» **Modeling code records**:
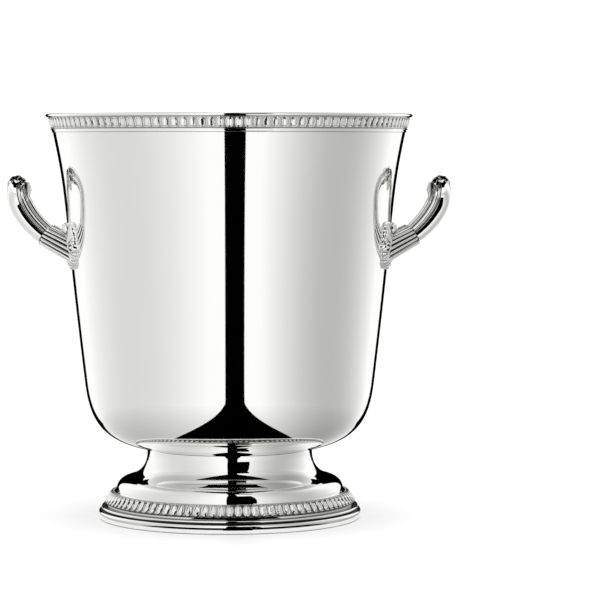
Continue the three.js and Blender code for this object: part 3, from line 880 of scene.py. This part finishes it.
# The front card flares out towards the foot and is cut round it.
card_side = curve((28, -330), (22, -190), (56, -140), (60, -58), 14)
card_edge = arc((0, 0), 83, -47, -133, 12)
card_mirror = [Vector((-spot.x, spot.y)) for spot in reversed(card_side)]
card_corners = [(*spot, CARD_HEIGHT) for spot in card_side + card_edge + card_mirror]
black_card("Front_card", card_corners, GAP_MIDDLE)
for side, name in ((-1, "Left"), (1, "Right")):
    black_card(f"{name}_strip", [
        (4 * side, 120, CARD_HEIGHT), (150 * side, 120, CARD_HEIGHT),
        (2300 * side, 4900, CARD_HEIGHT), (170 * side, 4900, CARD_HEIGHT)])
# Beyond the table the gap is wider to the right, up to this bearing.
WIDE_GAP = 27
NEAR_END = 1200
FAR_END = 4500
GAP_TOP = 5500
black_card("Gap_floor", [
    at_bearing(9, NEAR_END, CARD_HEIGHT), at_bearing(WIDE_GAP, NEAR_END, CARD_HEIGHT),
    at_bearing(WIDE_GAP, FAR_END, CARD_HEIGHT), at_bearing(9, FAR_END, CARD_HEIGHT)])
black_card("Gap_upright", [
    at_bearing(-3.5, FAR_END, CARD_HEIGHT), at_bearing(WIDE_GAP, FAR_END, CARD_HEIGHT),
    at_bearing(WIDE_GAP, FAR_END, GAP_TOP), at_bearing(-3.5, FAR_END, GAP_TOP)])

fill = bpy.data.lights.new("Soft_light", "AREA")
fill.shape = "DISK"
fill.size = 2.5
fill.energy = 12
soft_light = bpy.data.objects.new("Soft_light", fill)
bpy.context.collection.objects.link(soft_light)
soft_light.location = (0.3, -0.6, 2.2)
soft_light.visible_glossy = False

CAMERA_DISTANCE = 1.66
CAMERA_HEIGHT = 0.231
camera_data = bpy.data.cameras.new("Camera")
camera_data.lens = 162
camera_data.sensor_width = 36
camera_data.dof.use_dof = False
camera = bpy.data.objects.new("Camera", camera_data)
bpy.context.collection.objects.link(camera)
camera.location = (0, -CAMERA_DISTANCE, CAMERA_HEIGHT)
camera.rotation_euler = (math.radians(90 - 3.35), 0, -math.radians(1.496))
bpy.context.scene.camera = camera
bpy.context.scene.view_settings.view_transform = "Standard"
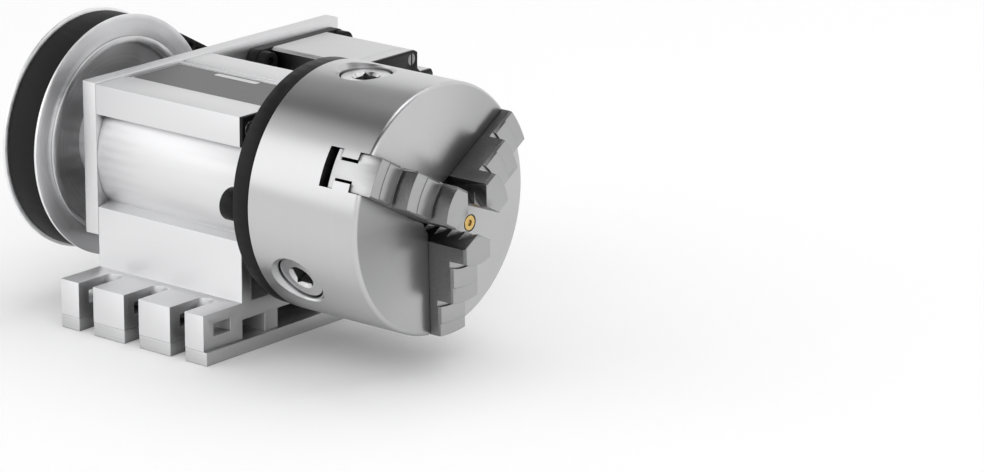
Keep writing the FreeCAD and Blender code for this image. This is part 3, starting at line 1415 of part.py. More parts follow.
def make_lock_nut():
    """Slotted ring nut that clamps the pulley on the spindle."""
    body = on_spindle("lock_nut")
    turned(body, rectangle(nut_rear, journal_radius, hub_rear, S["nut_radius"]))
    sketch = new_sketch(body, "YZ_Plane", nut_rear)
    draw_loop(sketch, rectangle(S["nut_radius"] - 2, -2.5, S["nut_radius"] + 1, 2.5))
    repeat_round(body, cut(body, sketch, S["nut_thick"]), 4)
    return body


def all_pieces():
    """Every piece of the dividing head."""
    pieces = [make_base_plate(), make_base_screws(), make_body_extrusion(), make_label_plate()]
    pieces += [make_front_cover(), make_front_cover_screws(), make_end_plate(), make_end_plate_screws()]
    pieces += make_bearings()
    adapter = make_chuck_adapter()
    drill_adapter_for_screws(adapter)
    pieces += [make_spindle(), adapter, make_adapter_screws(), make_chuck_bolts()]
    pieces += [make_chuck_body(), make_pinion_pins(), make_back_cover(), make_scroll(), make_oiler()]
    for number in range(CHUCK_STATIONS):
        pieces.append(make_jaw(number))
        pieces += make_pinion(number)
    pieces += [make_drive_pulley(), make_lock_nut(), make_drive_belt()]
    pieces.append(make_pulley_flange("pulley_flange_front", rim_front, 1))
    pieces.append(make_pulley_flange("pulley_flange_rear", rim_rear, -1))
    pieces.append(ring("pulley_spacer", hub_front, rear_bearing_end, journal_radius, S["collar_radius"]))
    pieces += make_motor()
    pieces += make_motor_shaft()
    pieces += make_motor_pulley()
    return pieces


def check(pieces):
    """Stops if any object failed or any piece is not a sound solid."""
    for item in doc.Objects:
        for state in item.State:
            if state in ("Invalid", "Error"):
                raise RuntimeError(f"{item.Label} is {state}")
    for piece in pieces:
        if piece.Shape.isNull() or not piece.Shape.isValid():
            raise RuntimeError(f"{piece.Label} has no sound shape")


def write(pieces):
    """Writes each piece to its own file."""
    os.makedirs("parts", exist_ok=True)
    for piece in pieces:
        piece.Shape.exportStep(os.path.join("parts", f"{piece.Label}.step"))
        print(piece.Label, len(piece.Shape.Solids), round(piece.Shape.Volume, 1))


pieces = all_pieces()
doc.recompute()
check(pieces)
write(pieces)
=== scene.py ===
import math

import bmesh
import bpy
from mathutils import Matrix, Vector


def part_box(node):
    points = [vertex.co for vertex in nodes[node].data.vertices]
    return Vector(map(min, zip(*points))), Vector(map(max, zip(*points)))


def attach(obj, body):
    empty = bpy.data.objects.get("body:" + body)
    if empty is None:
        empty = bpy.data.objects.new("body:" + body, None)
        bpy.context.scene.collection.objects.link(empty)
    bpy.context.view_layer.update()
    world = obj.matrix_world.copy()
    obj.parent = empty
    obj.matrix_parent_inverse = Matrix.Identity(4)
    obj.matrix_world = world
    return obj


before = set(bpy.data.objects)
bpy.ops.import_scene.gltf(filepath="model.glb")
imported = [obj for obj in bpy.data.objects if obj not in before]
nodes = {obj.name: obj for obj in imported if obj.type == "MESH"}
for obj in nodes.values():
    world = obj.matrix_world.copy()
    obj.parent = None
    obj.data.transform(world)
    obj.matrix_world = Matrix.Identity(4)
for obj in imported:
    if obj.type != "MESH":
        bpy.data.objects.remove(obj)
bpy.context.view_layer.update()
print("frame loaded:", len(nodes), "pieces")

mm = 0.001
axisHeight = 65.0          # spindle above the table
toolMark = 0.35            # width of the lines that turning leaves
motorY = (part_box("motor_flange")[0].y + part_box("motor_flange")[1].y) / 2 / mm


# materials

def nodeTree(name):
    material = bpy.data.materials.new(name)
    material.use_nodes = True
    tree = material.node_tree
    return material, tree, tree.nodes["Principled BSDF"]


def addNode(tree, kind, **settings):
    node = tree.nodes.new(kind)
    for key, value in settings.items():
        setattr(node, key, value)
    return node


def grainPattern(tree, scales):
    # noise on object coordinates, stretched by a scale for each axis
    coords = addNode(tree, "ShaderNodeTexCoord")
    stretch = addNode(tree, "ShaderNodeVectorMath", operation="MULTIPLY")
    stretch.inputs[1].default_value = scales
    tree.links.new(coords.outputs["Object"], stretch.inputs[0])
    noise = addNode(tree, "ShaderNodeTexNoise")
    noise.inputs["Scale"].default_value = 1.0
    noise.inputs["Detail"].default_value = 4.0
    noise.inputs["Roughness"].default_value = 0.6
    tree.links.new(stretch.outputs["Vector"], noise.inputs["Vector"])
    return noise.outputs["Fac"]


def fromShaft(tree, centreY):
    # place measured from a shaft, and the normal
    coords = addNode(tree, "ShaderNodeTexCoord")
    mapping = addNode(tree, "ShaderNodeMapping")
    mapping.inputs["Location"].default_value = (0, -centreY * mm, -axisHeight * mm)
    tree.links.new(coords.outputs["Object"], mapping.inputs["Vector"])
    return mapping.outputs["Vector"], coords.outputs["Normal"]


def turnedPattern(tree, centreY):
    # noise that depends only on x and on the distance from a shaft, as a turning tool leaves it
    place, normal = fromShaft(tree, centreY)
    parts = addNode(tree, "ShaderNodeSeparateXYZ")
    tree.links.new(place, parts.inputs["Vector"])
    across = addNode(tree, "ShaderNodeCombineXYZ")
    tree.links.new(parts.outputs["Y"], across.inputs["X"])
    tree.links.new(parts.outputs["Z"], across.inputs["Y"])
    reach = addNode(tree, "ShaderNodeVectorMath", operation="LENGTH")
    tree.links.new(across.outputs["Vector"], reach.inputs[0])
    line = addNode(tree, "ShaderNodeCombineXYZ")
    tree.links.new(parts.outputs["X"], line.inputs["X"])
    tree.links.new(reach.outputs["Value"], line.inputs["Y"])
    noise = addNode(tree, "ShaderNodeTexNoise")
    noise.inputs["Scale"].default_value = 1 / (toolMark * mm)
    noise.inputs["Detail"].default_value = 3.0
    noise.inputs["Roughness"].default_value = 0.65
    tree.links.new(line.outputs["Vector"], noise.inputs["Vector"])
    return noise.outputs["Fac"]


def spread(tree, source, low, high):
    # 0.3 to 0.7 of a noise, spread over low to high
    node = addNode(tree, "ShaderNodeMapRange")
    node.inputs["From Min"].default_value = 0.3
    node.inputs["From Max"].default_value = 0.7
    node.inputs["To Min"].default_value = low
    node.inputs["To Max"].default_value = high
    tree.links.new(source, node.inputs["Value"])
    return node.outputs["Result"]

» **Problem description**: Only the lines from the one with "Keep writing the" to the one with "return body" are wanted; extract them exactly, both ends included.

» **Exercise response**:
Keep writing the FreeCAD and Blender code for this image. This is part 3, starting at line 1415 of part.py. More parts follow.
def make_lock_nut():
    """Slotted ring nut that clamps the pulley on the spindle."""
    body = on_spindle("lock_nut")
    turned(body, rectangle(nut_rear, journal_radius, hub_rear, S["nut_radius"]))
    sketch = new_sketch(body, "YZ_Plane", nut_rear)
    draw_loop(sketch, rectangle(S["nut_radius"] - 2, -2.5, S["nut_radius"] + 1, 2.5))
    repeat_round(body, cut(body, sketch, S["nut_thick"]), 4)
    return body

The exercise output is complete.